* _DATASET SECTION_
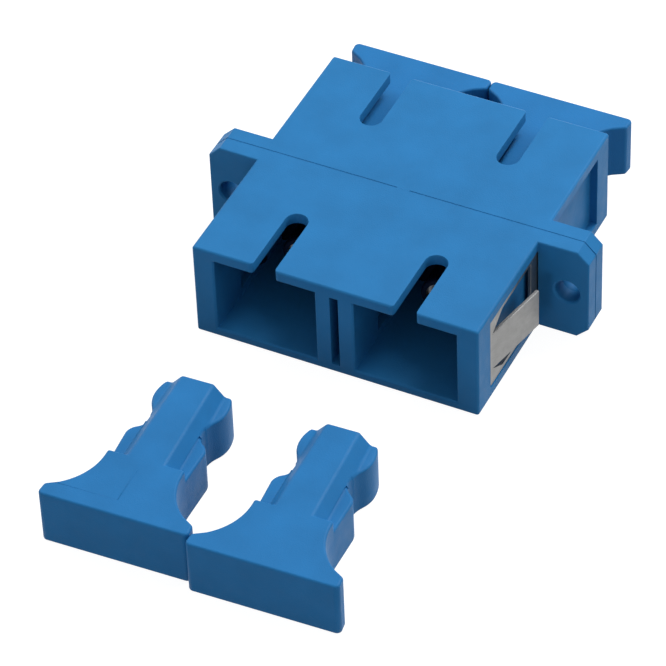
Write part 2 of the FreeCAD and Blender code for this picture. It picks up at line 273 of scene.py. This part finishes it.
print("noise is read from", NOISE_LOW, "to", NOISE_HIGH)

# %% [markdown]
# ## Satin moulded plastic
# The housings and caps are moulded in a tool whose walls were lightly sparked, so the plastic has a
# very fine grain, a soft sheen and cloudy, barely visible colour changes from its pigment. One rough
# flat colour would look like paper. Three noises of very different size, one each for pigment, sheen
# and grain, give the plastic its depth. The latch inserts are a smoother moulding, and their near-black
# colour is painted shade that stands in for the dark deep inside the ports.

# %% Plastic finish
CLOUD_SCALE, SHEEN_SCALE, SPARK_SCALE = 260, 900, 9000    # waves to a metre
SPARK_HEIGHT = 0.02 * MM
PLASTIC_IOR, PLASTIC_SPECULAR = 1.5, 0.1


def moulded_plastic(name, colour, depth, roughness, grain):
    """Satin plastic: cloudy pigment, uneven sheen and a fine sparked grain."""
    material, nodes, links, shader, place = new_material(name)
    darker = tuple(value * (1 - depth) for value in colour)
    lighter = tuple(value * (1 + depth) for value in colour)
    cloud = noise(nodes, links, place, CLOUD_SCALE, 3)
    links.new(blend_colours(nodes, links, cloud, darker, lighter), shader.inputs["Base Color"])
    sheen = noise(nodes, links, place, SHEEN_SCALE, 2)
    uneven = ranged(nodes, links, sheen, roughness - 0.04, roughness + 0.05)
    links.new(uneven, shader.inputs["Roughness"])
    spark = noise(nodes, links, place, SPARK_SCALE, 2)
    links.new(bump(nodes, links, spark, grain, SPARK_HEIGHT), shader.inputs["Normal"])
    shader.inputs["IOR"].default_value = PLASTIC_IOR
    shader.inputs["Specular IOR Level"].default_value = PLASTIC_SPECULAR
    return material


housing_blue = moulded_plastic("housing_blue", (0.019, 0.166, 0.402), 0.07, 0.46, 0.9)
cap_blue = moulded_plastic("cap_blue", (0.018, 0.163, 0.410), 0.07, 0.44, 0.9)
# painted shade: the inserts' near-black colour stands in for the shade deep inside the ports
insert_blue = moulded_plastic("insert_blue", (0.002, 0.006, 0.02), 0.05, 0.40, 0.25)
print("plastics", housing_blue.name, cap_blue.name, insert_blue.name)

# %% [markdown]
# ## Ceramic and spring steel
# The sleeves are ground zirconia, almost white and glossy. The clips are punched from rolled strip:
# dull grey with fine lines along the rolling direction, and a few handling marks. Lines that long and
# thin could be an anisotropic shader; stretched noise in roughness and relief survives in other tools.

# %% Ceramic and steel finishes
GRIND_SCALE, GRIND_STRETCH = 700, (1, 14, 1)      # squeezed along the tube
ROLL_SCALE, ROLL_STRETCH = 14000, (1, 0.06, 1)    # drawn out along the strip
SCUFF_SCALE = 1100
MARK_HEIGHT = 0.01 * MM


def stretched(nodes, links, place, factors):
    """Coordinates that squeeze a pattern by these factors."""
    mapping = nodes.new("ShaderNodeMapping")
    mapping.inputs["Scale"].default_value = factors
    links.new(place, mapping.inputs["Vector"])
    return mapping.outputs[0]


def ground_ceramic(name):
    """White zirconia with faint grinding marks round the tube."""
    material, nodes, links, shader, place = new_material(name)
    marks = noise(nodes, links, stretched(nodes, links, place, GRIND_STRETCH), GRIND_SCALE, 3)
    colour = blend_colours(nodes, links, marks, (0.78, 0.78, 0.75), (0.86, 0.86, 0.84))
    links.new(colour, shader.inputs["Base Color"])
    links.new(ranged(nodes, links, marks, 0.12, 0.2), shader.inputs["Roughness"])
    links.new(bump(nodes, links, marks, 0.15, MARK_HEIGHT), shader.inputs["Normal"])
    return material


def rolled_steel(name):
    """Spring strip: rolling lines along its length and scattered small scuffs."""
    material, nodes, links, shader, place = new_material(name)
    lines = noise(nodes, links, stretched(nodes, links, place, ROLL_STRETCH), ROLL_SCALE, 3)
    scuffs = noise(nodes, links, place, SCUFF_SCALE, 4)
    colour = blend_colours(nodes, links, scuffs, (0.215, 0.215, 0.212), (0.255, 0.255, 0.252))
    links.new(colour, shader.inputs["Base Color"])
    shader.inputs["Metallic"].default_value = 1.0
    links.new(ranged(nodes, links, lines, 0.32, 0.46), shader.inputs["Roughness"])
    links.new(bump(nodes, links, lines, 0.3, MARK_HEIGHT), shader.inputs["Normal"])
    return material


ceramic = ground_ceramic("ceramic")
clip_steel = rolled_steel("clip_steel")
print("hard finishes", ceramic.name, clip_steel.name)

# %% [markdown]
# ## Selecting by place
# Edit mode works on what is selected. By hand one clicks on a face; in a script the face is found by
# where it is or which way it looks. These helpers open a piece for editing with nothing selected, pick
# the parts of it that pass a test, and close it again.

# %% Opening, picking and closing
KINDS = {"vertices": "VERT", "edges": "EDGE", "polygons": "FACE"}


def only(piece):
    """Select this piece and nothing else, and make it active."""
    if bpy.context.mode != "OBJECT":
        bpy.ops.object.mode_set(mode="OBJECT")
    bpy.ops.object.select_all(action="DESELECT")
    piece.select_set(True)
    bpy.context.view_layer.objects.active = piece


def edit(piece):
    """Open a piece in edit mode with nothing selected."""
    only(piece)
    bpy.ops.object.mode_set(mode="EDIT")
    bpy.ops.mesh.select_mode(type="VERT")
    bpy.ops.mesh.select_all(action="DESELECT")


def pick(kind, test):
    """In edit mode, select the vertices, edges or polygons that pass the test, and count them."""
    mesh = bpy.context.object.data
    bpy.ops.object.mode_set(mode="OBJECT")
    for parts in (mesh.vertices, mesh.edges, mesh.polygons):
        parts.foreach_set("select", [False] * len(parts))
    count = 0
    for part in getattr(mesh, kind):
        part.select = bool(test(part))
        count += part.select
    bpy.ops.object.mode_set(mode="EDIT")
    bpy.ops.mesh.select_mode(type=KINDS[kind])
    return count


def close():
    """Leave edit mode and hand back the piece."""
    bpy.ops.object.mode_set(mode="OBJECT")
    return bpy.context.object


print("can pick", sorted(KINDS))

# %% [markdown]
# ## Modifiers that stay
# A modifier can be left live on a piece, so that it can still be changed, or be applied, so that its
# work becomes mesh. Other tools read only the mesh, so here each one is applied at once. A rounded edge
# also needs smooth shading, while the wide faces beside it have to stay flat, and weighted normals give
# every corner to its largest face.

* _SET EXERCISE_
Give the lines again, exactly as they stand, from the beginning of the data through the line with "PLASTIC_IOR, PLASTIC_SPECULAR = 1.5, 0.1".

* _TASK RESULT_
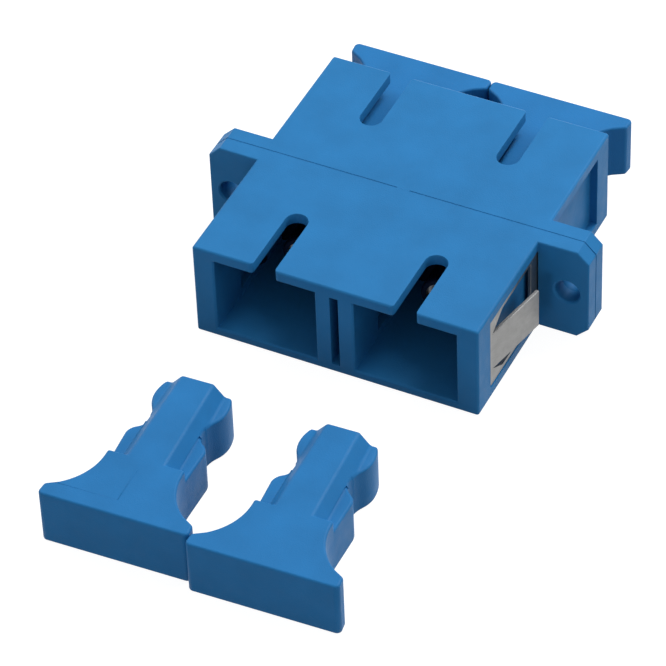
Write part 2 of the FreeCAD and Blender code for this picture. It picks up at line 273 of scene.py. This part finishes it.
print("noise is read from", NOISE_LOW, "to", NOISE_HIGH)

# %% [markdown]
# ## Satin moulded plastic
# The housings and caps are moulded in a tool whose walls were lightly sparked, so the plastic has a
# very fine grain, a soft sheen and cloudy, barely visible colour changes from its pigment. One rough
# flat colour would look like paper. Three noises of very different size, one each for pigment, sheen
# and grain, give the plastic its depth. The latch inserts are a smoother moulding, and their near-black
# colour is painted shade that stands in for the dark deep inside the ports.

# %% Plastic finish
CLOUD_SCALE, SHEEN_SCALE, SPARK_SCALE = 260, 900, 9000    # waves to a metre
SPARK_HEIGHT = 0.02 * MM
PLASTIC_IOR, PLASTIC_SPECULAR = 1.5, 0.1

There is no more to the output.